Pengalaman ini dikisahkan dari seorang ibu dari tiga orang anak dan baru saja menyelesaikan kuliahnya. Kelas terakhir yang harus dia ambil adalah sosiologi. Sang dosen sangat inspiratif, dengan kualitas yang saya harapkan setiap orang memilikinya. Tugas terakhir yang diberikan ke para siswanya diberi nama "Smiling". Seluruh siswa diminta untuk pergi keluar dan memberikan senyumnya kepada tiga orang asing yang ditemuinya, dan mendokumentasikan reaksi mereka. Setelah itu setiap siswa diminta untuk mempresentasikan di depan kelas.
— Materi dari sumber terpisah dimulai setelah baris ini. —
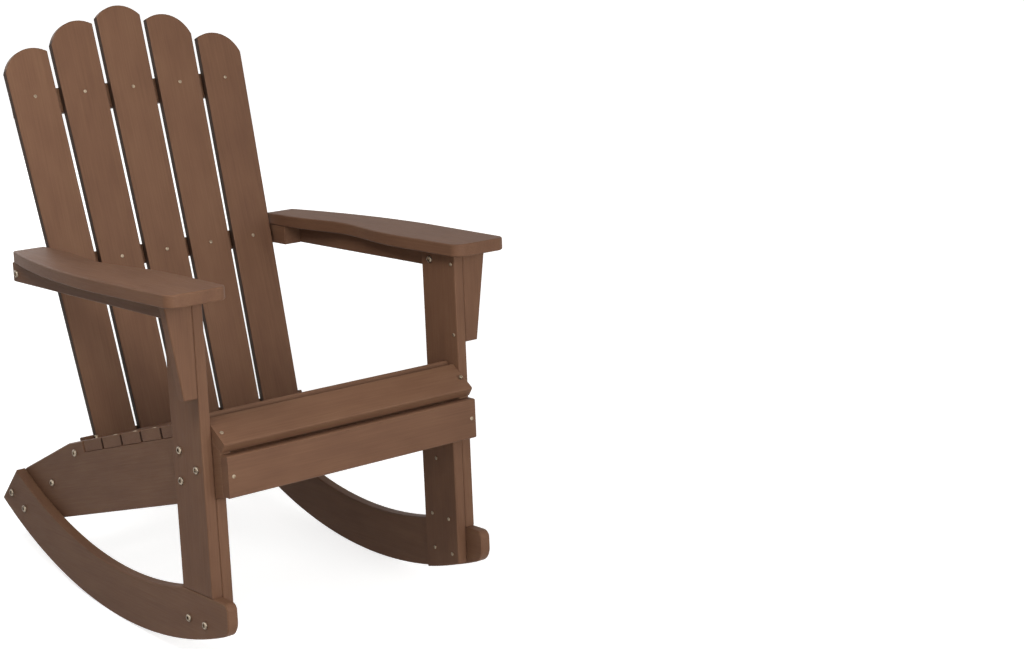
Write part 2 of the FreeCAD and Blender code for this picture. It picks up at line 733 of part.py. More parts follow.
def main():
    """Write one STEP file for each node."""
    os.makedirs("parts", exist_ok=True)
    for name, shape in set_down(build()).items():
        shape.exportStep("parts/%s.step" % name)


main()
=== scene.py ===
"""Dresses the rocking adirondack chair: eased lumber boards, steel fasteners, light and camera.

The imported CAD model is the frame. Each board is remade from its CAD solid with soft
round-overs and given the grain of its own plank; each bolt and screw is modelled once,
copied to the places its CAD solids hold, and joined to one piece per row.
Lengths are in metres, in the frame of the CAD model.
"""

import json
import logging
import math
from dataclasses import dataclass, field
from enum import Enum

import bpy
from mathutils import Matrix, Vector

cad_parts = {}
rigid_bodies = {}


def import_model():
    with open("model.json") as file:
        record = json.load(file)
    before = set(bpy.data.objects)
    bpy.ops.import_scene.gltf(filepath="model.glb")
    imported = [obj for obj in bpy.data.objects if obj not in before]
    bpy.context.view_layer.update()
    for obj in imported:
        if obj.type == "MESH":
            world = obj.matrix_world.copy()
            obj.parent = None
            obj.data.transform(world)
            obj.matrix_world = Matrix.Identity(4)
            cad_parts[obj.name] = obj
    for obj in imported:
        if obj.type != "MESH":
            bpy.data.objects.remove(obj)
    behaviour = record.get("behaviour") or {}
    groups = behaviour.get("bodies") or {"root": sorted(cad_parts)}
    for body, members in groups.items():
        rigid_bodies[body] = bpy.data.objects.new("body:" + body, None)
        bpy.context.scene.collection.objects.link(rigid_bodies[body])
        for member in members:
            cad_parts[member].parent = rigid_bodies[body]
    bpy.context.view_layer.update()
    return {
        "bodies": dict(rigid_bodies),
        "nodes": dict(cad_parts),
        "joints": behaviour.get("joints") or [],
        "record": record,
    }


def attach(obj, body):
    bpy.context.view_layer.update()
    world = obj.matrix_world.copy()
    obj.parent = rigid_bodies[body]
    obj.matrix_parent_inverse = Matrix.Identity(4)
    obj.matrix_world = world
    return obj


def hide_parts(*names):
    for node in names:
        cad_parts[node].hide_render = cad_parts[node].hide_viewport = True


log = logging.getLogger("rocking_adirondack")
MM = 0.001
WHITE = (1.0, 1.0, 1.0, 1.0)
# Points this near are one point, and faces within this angle are one face.
WELD_REACH = 0.01 * MM
FLAT_ANGLE = math.radians(0.5)
# Painted shade on the narrow sides of the slats, for the gaps between them: how much darker those sides are
# than the broad faces.
GAP_PAINTED_SHADE = 0.6
# Steps from one plank to the next, through the grain and round the cycle of shades.
GRAIN_STEP = Vector((0.731, 0.417, 0.293))
SHADE_STEP = 2.399
SHADE_START = 0.7


class Run(Enum):
    """The way the lumber's grain runs along a board."""

    ACROSS = "across the chair"
    ALONG_LEG = "up the legs"
    ALONG_ARM = "from front to back"
    ALONG_SEAT = "down the slope of the seat"
    ALONG_BACK = "up the slope of the back"


@dataclass(frozen=True)
class Tilt:
    """Directions of the chair as it rests on its rockers.

    Attributes:
        lean: how far the side frames roll back from upright, in degrees.
        rake: slope of the seat and recline of the back before that roll, in degrees.
    """

    lean: float = 5.145
    rake: float = 15.0

    def direction(self, run: Run) -> Vector:
        """Unit vector along the grain of a board.

        Args:
            run: the way the board lies in the chair.

        Returns:
            A unit vector in the frame of the CAD model.
        """
        if run is Run.ACROSS:
            return Vector((1.0, 0.0, 0.0))
        degrees = {
            Run.ALONG_LEG: 90.0 - self.lean,
            Run.ALONG_ARM: -self.lean,
            Run.ALONG_SEAT: -self.lean - self.rake,
            Run.ALONG_BACK: 90.0 - self.lean - self.rake,
        }[run]
        angle = math.radians(degrees)
        return Vector((0.0, math.cos(angle), math.sin(angle)))


def srgb(code: str) -> tuple[float, float, float, float]:
    """Turns a colour as it looks on a screen into the linear one that shaders take.

    Args:
        code: six hex digits, such as "6D4F3F".

    Returns:
        Linear red, green and blue, and an alpha of 1.
    """
    channels = [int(code[place:place + 2], 16) / 255.0 for place in (0, 2, 4)]
    linear = [c / 12.92 if c <= 0.04045 else ((c + 0.055) / 1.055) ** 2.4 for c in channels]
    return (*linear, 1.0)


def per_metre(millimetres: float) -> float:
    """Scale of a pattern whose features are this many millimetres apart."""
    return 1.0 / (millimetres * MM)


def add_node(
    tree: bpy.types.NodeTree,
    kind: str,
    settings: dict | None = None,
    sockets: dict | None = None,
    links: dict | None = None,
) -> bpy.types.Node:
    """Adds one node to a material.

    Args:
        tree: the node tree that the node joins.
        kind: Blender's name for the node's type.
        settings: attributes of the node itself.
        sockets: values for input sockets, by name or index.
        links: output sockets to feed into input sockets, by name or index.

    Returns:
        The new node.
    """
    node = tree.nodes.new(kind)
    for name, value in (settings or {}).items():
        setattr(node, name, value)
    for name, value in (sockets or {}).items():
        node.inputs[name].default_value = value
    for name, source in (links or {}).items():
        tree.links.new(source, node.inputs[name])
    return node


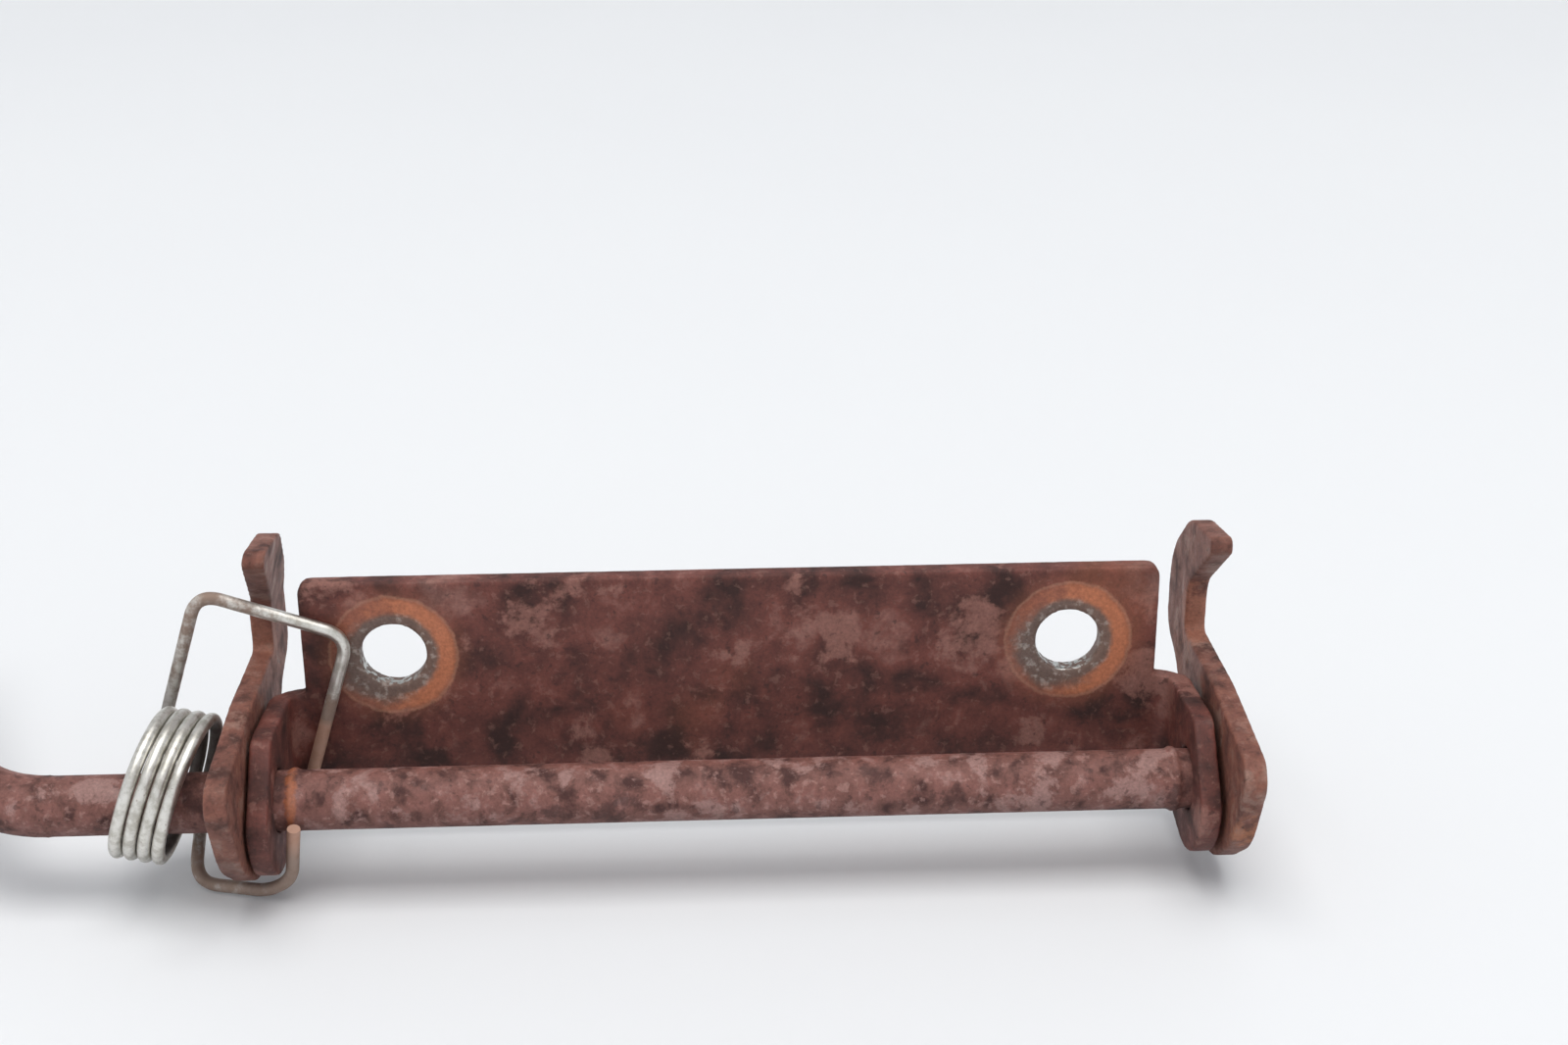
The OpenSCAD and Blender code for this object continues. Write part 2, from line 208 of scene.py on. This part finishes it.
def washerRings(tree, place, colour, roughness):
    w = washerMark
    x = addNode(tree, "ShaderNodeSeparateXYZ", {0: place}, "X")
    z = addNode(tree, "ShaderNodeSeparateXYZ", {0: place}, "Z")
    side = addNode(tree, "ShaderNodeMath", {"operation": "SIGN", 0: x})
    across = addNode(tree, "ShaderNodeMath", {"operation": "MULTIPLY_ADD", 0: side, 1: -w["holeX"] * mm, 2: x})
    fromHole = addNode(tree, "ShaderNodeCombineXYZ", {"X": across, "Z": z})
    noise = {}
    for kind, (size, detail, rough) in w["noises"].items():
        noise[kind] = addNode(tree, "ShaderNodeTexNoise", {
            "Scale": 1 / (size * mm), "Detail": detail, "Roughness": rough, "Vector": place}, "Fac")

    wander = addNode(tree, "ShaderNodeMath", {
        "operation": "MULTIPLY_ADD", 0: noise["wander"], 1: w["wander"] * mm, 2: -w["wander"] / 2 * mm})
    radius = addNode(tree, "ShaderNodeVectorMath", {"operation": "LENGTH", 0: fromHole}, "Value")
    wavy = addNode(tree, "ShaderNodeMath", {"operation": "MULTIPLY_ADD", 0: wander, 1: w["wavy"], 2: radius})
    greyMiddle = [value * mm for value in w["greyShift"]]
    greyRadius = addNode(tree, "ShaderNodeVectorMath", {
        "operation": "DISTANCE", 0: fromHole, 1: greyMiddle}, "Value")
    greyReach = addNode(tree, "ShaderNodeMath", {"operation": "ADD", 0: greyRadius, 1: wander})
    mottle = addNode(tree, "ShaderNodeMath", {"operation": "MULTIPLY", 0: noise["mottle"], 1: w["deepMottle"]})
    around = addNode(tree, "ShaderNodeMath", {
        "operation": "MULTIPLY_ADD", 0: across, 1: w["deepSide"], 2: mottle})
    slope = addNode(tree, "ShaderNodeMath", {"operation": "MULTIPLY_ADD", 0: across, 1: w["lowerSlope"], 2: z})

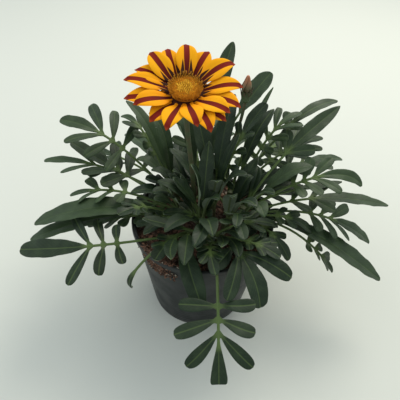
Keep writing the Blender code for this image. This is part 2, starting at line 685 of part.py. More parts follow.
def build_soil(parts, stems):
    """The block of soil: tapered with the pot, lumpy on top, with a plain hole for each stem."""
    rng = random.Random(3)
    floor = FLOOR_RAISE + WALL + CLEARANCE
    gap = WALL + CLEARANCE + 0.15  # the flats of both walls come this little closer
    rim_radius, foot_radius = pot_outer(SOIL_TOP) - gap, pot_outer(floor) - gap
    turns = [2 * math.pi * i / POT_SIDES for i in range(POT_SIDES)]
    spots = [Vector((rim_radius * math.cos(t), rim_radius * math.sin(t))) for t in turns]
    for _ in range(SOIL_POINTS * 20):
        r, t = (rim_radius - 3) * math.sqrt(rng.random()), rng.uniform(0, 2 * math.pi)
        spot = Vector((r * math.cos(t), r * math.sin(t)))
        if min((spot - other).length for other in spots) > SOIL_GRAIN:
            spots.append(spot)
        if len(spots) == SOIL_POINTS + POT_SIDES:
            break
    faces = delaunay_2d_cdt(spots, [], [], 0, 0.01)[2]
    points = [(x, y, SOIL_TOP) for x, y in spots[:POT_SIDES]]
    points += [(x, y, soil_height(x, y, rng)) for x, y in spots[POT_SIDES:]]
    first = len(points)
    points += [(foot_radius * math.cos(t), foot_radius * math.sin(t), floor) for t in turns]
    for i in range(POT_SIDES):
        j = (i + 1) % POT_SIDES
        faces.append((j, i, first + i, first + j))
    faces.append(tuple(first + i for i in reversed(range(POT_SIDES))))
    soil = add_object("soil", mesh_from("soil", points, faces), parts)
    cutters = new_collection("soil_cutters")
    for centre, radius, sides in stems:
        cylinder("hole", cutters, centre, radius + HOLE_GAP, HOLE_DEPTH_Z - CLEARANCE, SOIL_TOP + 12, sides)
    finish(combine(soil, cutters, "DIFFERENCE"), (0.060, 0.032, 0.018), 0.95)


def build_shoot(parts, name, crown, leaves):
    """A short stem with its leaves, grown as one."""
    top = stem_top(len(leaves))
    narrow = STEM_RADIUS * 0.7
    stem = cylinder("shoot_" + name, parts, crown, STEM_RADIUS, HOLE_DEPTH_Z, top, STEM_SIDES, narrow)
    grown = new_collection("leaves_" + name)
    for rib, flat, faces in leaves:
        blade("leaf", grown, rib.lay(flat), faces, LEAF_THICKNESS)
    finish(combine(stem, grown, "UNION"), (0.045, 0.095, 0.035), 0.5)


def bloom_matrix():
    return Matrix.Translation(Vector(BLOOM_CENTRE) * MM) @ Matrix.Rotation(math.radians(BLOOM_TILT), 4, "X")


def ring_of_bracts(group, count, root, tip, half):
    """Pointed bracts round an upright axis, from (radius, height) at the root to the same at the tip."""
    for k in range(count):
        azimuth = 360 * k / count
        start = heading(azimuth, 0) * root[0] + (0, 0, root[1])
        end = heading(azimuth, 0) * tip[0] + (0, 0, tip[1])
        steep = math.degrees(math.atan2(tip[1] - root[1], tip[0] - root[0]))
        rib = Rib(Leaf(tuple(end), steep + 18, -steep - 12, 0, 0), start)
        rows = [(rib.length * t, half * w) for t, w in ((0, 0.9), (0.45, 1.0), (0.8, 0.6))]
        points, faces = strip(rows, rib.length)
        blade("bract", group, rib.lay(np.array(points)), faces, LEAF_THICKNESS)


def build_flower_stalk(parts):
    """The stalk with the green cup and its bracts under the bloom."""
    stalk = wire("flower_stalk", parts, flower_stalk_path(), STALK_RADIUS)
    grown = new_collection("bracts")
    turned("cup", grown, CUP_PROFILE, 12)
    ring_of_bracts(grown, BRACT_COUNT, BRACT_ROOT, BRACT_TIP, BRACT_HALF)
    for piece in list(grown.objects):
        piece.matrix_world = bloom_matrix()
    finish(combine(stalk, grown, "UNION"), (0.090, 0.120, 0.040), 0.5)


def ray_ribs():
    """The midrib of every petal in the bloom's frame. Those of the upper layers arch more."""
    rng = random.Random(11)
    for ray in RAYS:
        root = heading(ray.root, 0) * RAY_ROOT + (0, 0, RAY_ROOT_LOW + RAY_ROOT_STEP * ray.layer)
        tip = heading(ray.tip, 0) * ray.length + (0, 0, RAY_TIP_LOW + RAY_TIP_STEP * ray.layer)
        rise, dip = RAY_RISE + RAY_RISE_STEP * ray.layer, RAY_DIP + RAY_DIP_STEP * ray.layer
        twist = rng.uniform(-RAY_TWIST, RAY_TWIST)
        yield Rib(Leaf(tuple(tip), rise, dip, 0, 0, twist=twist, sway=ray.root - ray.tip), root)


def ray_width(t):
    """Share of a ray's full width along it: a narrow claw, widest past the middle, then a point."""
    return (t / 0.54) ** 1.29 * ((1 - t) / 0.46) ** 1.1 if 0 < t < 1 else 0.0


def build_ray_florets(parts):
    """The ring of petals on the low cone that they grow from."""
    low, high = RECEPTACLE_LOW, RECEPTACLE_HIGH
    cone = cylinder("ray_florets", parts, (0, 0), RECEPTACLE_RADIUS, low, high, 24, RECEPTACLE_TOP_RADIUS)
    grown = new_collection("rays")
    for rib in ray_ribs():
        rows = [(rib.length * t, max(RAY_HALF * ray_width(t), RAY_CLAW)) for t in RAY_STATIONS]
        points, faces = strip(rows, rib.length)
        blade("ray", grown, rib.lay(np.array(points)), faces, RAY_THICKNESS)
    petals = combine(cone, grown, "UNION")
    petals.matrix_world = bloom_matrix()
    finish(petals, (0.85, 0.42, 0.01), 0.5)


def build_disc_florets(parts):
    """The domed middle, covered with florets in the spiral that such flowers have."""
    arc = [math.pi / 2 * (1 - k / DOME_STEPS) for k in range(DOME_STEPS + 1)]
    profile = [(DISC_RADIUS * math.cos(a), DISC_BASE + DISC_HEIGHT * math.sin(a)) for a in arc]
    profile[0] = (0, profile[0][1])
    dome = turned("disc_florets", parts, profile + [(0, DISC_BASE)], 18)
    grown = new_collection("florets")
    for k in range(FLORET_COUNT):
        share = math.sqrt((k + 0.5) / FLORET_COUNT) * 0.93
        turn = k * GOLDEN_ANGLE
        lean = math.asin(share)
        ground = Vector((DISC_RADIUS * share * math.cos(turn), DISC_RADIUS * share * math.sin(turn), 0))
        ground.z = DISC_BASE + DISC_HEIGHT * math.cos(lean)
        outward = Vector((math.cos(turn) * share * 0.8, math.sin(turn) * share * 0.8, 1)).normalized()
        top, narrow = FLORET_HEIGHT - FLORET_SUNK, FLORET_RADIUS * 0.45
        floret = cylinder("floret", grown, (0, 0), FLORET_RADIUS, -FLORET_SUNK, top, 4, narrow)
        turned_out = Vector((0, 0, 1)).rotation_difference(outward).to_matrix().to_4x4()
        floret.matrix_world = Matrix.Translation(ground * MM) @ turned_out
    disc = combine(dome, grown, "UNION")
    disc.matrix_world = bloom_matrix()
    finish(disc, (0.60, 0.22, 0.01), 0.7)


def bud_width(t):
    """Share of the closed petals' full radius, from their root at 0 to their blunt tips at 1."""
    return (0.78 + 0.22 * math.sin(math.pi * min(t * 1.5, 1))) * (1 - 0.66 * t**4)


def build_bud(parts):
    """The bud: a stalk with a cup of bracts, and the closed petals that stand out of it."""
    height = BUD_CUP_HEIGHT
    stalk = wire("bud_stalk", parts, bud_stalk_path(), BUD_STALK_RADIUS)
    grown = new_collection("bud_bracts")
    profile = [(0, height), (BUD_CUP_RADIUS * 0.9, height), (BUD_CUP_RADIUS, height * 0.6)]
    profile += [(BUD_CUP_RADIUS * 0.8, height * 0.2), (BUD_STALK_RADIUS, 0), (0, 0)]
    turned("cup", grown, profile, 10)
    root, tip = (BUD_CUP_RADIUS * 0.86, height * 0.5), (BUD_RADIUS + 1.5, height + 4.5)
    ring_of_bracts(grown, BUD_BRACTS, root, tip, BUD_BRACT_HALF)
    for piece in list(grown.objects):
        piece.matrix_world = Matrix.Translation(Vector(BUD_CENTRE) * MM)
    finish(combine(stalk, grown, "UNION"), (0.10, 0.11, 0.04), 0.5)

    rings, around = 8, 3 * BUD_PETALS
    points, faces = [], []
    for ring in range(rings):
        t = ring / (rings - 1)
        swell = BUD_RADIUS * bud_width(t)
        for k in range(around):
            turn = 2 * math.pi * k / around
            radius = swell * (1 + 0.09 * math.cos(BUD_PETALS * turn))
            turn += BUD_TURN * t
            points.append((radius * math.cos(turn), radius * math.sin(turn), BUD_LENGTH * t))
    for ring in range(rings - 1):
        for k in range(around):
            a, b = ring * around + k, ring * around + (k + 1) % around
            faces += [(a, b, b + around), (a, b + around, a + around)]
    faces.append(tuple(reversed(range(around))))
    faces.append(tuple((rings - 1) * around + k for k in range(around)))
    petals = add_object("bud_petals", mesh_from("bud_petals", points, faces), parts)
    petals.location = (Vector(BUD_CENTRE) + Vector((0, 0, height + CLEARANCE))) * MM
    finish(petals, (0.50, 0.12, 0.02), 0.55)


def new_collection(name):
    group = bpy.data.collections.new(name)
    bpy.context.scene.collection.children.link(group)
    return group


def main():
    for obj in list(bpy.data.objects):
        bpy.data.objects.remove(obj)
    parts = new_collection("potted_gazania")
    build_pot(parts)
    stems = [(crown, STEM_RADIUS, STEM_SIDES) for crown, _ in SHOOTS.values()]
    stems += [(STALK_FOOT, STALK_RADIUS, 12), (BUD_FOOT, BUD_STALK_RADIUS, 12)]
    build_soil(parts, stems)
    for name, leaves in place_leaves().items():
        build_shoot(parts, name, SHOOTS[name][0], leaves)
    build_flower_stalk(parts)
    build_ray_florets(parts)
    build_disc_florets(parts)
    build_bud(parts)


if __name__ == "__main__":
    main()
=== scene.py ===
"""Potted gazania, dressed: fine leaves, striped petals, florets, bud, pot and soil.

The plant's layout repeats the one that its solids were made with: the same table of leaves, the same
curves and the same rule by which each leaf finds room. Sizes are in millimetres and angles in degrees
unless a name says otherwise, and MM turns lengths into Blender's metres.
"""
import math
import random
from typing import NamedTuple

import bmesh
import bpy
import numpy as np
from mathutils import Euler, Matrix, Vector, noise
from mathutils.bvhtree import BVHTree


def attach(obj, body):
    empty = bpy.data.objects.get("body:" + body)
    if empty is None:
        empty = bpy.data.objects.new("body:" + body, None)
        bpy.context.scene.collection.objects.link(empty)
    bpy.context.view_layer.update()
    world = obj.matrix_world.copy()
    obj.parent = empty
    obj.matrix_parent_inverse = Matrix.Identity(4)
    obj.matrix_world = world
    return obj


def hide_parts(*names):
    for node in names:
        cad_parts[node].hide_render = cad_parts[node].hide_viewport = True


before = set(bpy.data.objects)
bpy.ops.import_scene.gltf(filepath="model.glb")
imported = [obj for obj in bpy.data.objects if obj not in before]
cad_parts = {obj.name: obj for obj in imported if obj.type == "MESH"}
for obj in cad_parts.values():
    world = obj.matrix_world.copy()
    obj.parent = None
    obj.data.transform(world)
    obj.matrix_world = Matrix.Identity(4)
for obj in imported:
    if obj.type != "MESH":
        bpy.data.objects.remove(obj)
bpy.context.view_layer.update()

MM = 0.001
CLEARANCE = 0.3  # gap that separate pieces keep
GOLDEN_ANGLE = math.pi * (3 - math.sqrt(5))
NO_LENGTH = 1e-12  # vectors shorter than this have no direction
ANY_TURN = 6.28  # a turn in radians is drawn from 0 to this

# Pot
POT_SIDES = 32
POT_FINE_SIDES = 128
POT_HEIGHT = 105.0
LIP_RADIUS = 65.0
LIP_HEIGHT = 5.0
LIP_PROUD = 2.0
BASE_RADIUS = 47.0
WALL = 1.4
LIP_EDGE = 1.0
FOOT_EDGE = 0.8
FLOOR_RAISE = 3.0  # height of the drained ring above the surface that the pot stands on
PAD_RADIUS = 22.0
FOOT_INNER_RADIUS = 42.0
DRAIN_HOLES = 6
DRAIN_RADIUS = 4.0
DRAIN_CIRCLE = 32.0
DRAIN_SIDES = 32
BAND_DEEP = 0.12  # half the depth of the faint bands round the lower wall
BANDS_TOP = 34.0  # height at which they have faded away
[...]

Ibu itu adalah seorang yang periang, mudah bersahabat dan selalu tersenyum pada setiap orang. Jadi, dia pikir, tugas ini sangatlah mudah. Setelah menerima tugas tsb, dia bergegas menemui suaminya dan anak bungsunya yang menunggu di taman di halaman kampus, untuk pergi ke restoran McDonald's yang berada di sekitar kampus. Pagi itu udaranya sangat dingin dan kering. Sewaktu suaminya akan masuk dalam antrian, dia menyela dan meminta agar suaminya saja yang menemani si bungsu sambil mencari tempat duduk yang masih kosong.
Ketika ibu itu sedang dalam antrian, menunggu untuk dilayani, mendadak setiap orang di sekitar kami bergerak menyingkir, dan bahkan orang yang semula antri di belakang saya ikut menyingkir keluar dari antrian. Suatu perasaan panik menguasai diri saya, ketika berbalik dan melihat mengapa mereka semua pada menyingkir? Saat berbalik itulah saya membaui suatu "bau badan kotor" yang cukup menyengat, ternyata tepat di belakangnya berdiri dua orang lelaki tunawisma yang sangat dekil!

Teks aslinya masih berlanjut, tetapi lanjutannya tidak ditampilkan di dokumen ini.